1

1.1 (a)

\(f:\mathbb{R}\to\mathbb{R}\) is continuous, for any open subset \(U\subseteq \mathbb{R}\), \(f^{-1}(U)\) is open and therefore Borel.

1.2 (b)

\(g:\mathbb{R}\to\mathbb{R}\) is continuous everywhere except at \(0\), for any open \(U\subseteq \mathbb{R}\), let \(V = U\setminus\left\{g(0)\right\}\) which is open.
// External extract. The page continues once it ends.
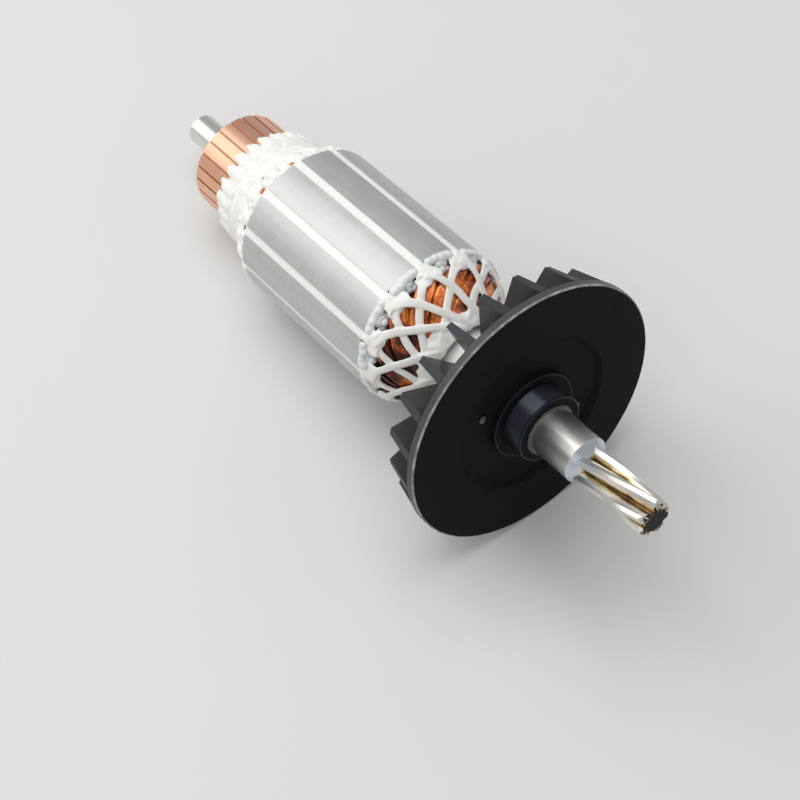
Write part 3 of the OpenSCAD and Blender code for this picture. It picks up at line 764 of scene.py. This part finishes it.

Suppose \(U = V\sqcup\left\{g(0)\right\}\) (other case \(U=V\) is trivial), \[g^{-1}(U) = g^{-1}(V)\cup g^{-1}(\left\{g(0)\right\}),\] \(g^{-1}(V)\) is open because \(g\) is continuous on \(V\), while \(g^{-1}(\left\{g(0)\right\}\) is the union of \(\left\{0\right\}\) and a closed set.

2

Basically use definition of continuous (pullback of open is open), so taking \(f^{-1}\) of a Borel set keeps it Borel.

3

It’s 1.

4

1. Any finite covering of \(E\) with closed intervals also covers \(\overline{E}\).

2. \([0,1]\cap\mathbb{Q}\) should do the trick. If I use finitely many intervals their length must add up to 1.

5

Let \(\epsilon>0\), then do analysis.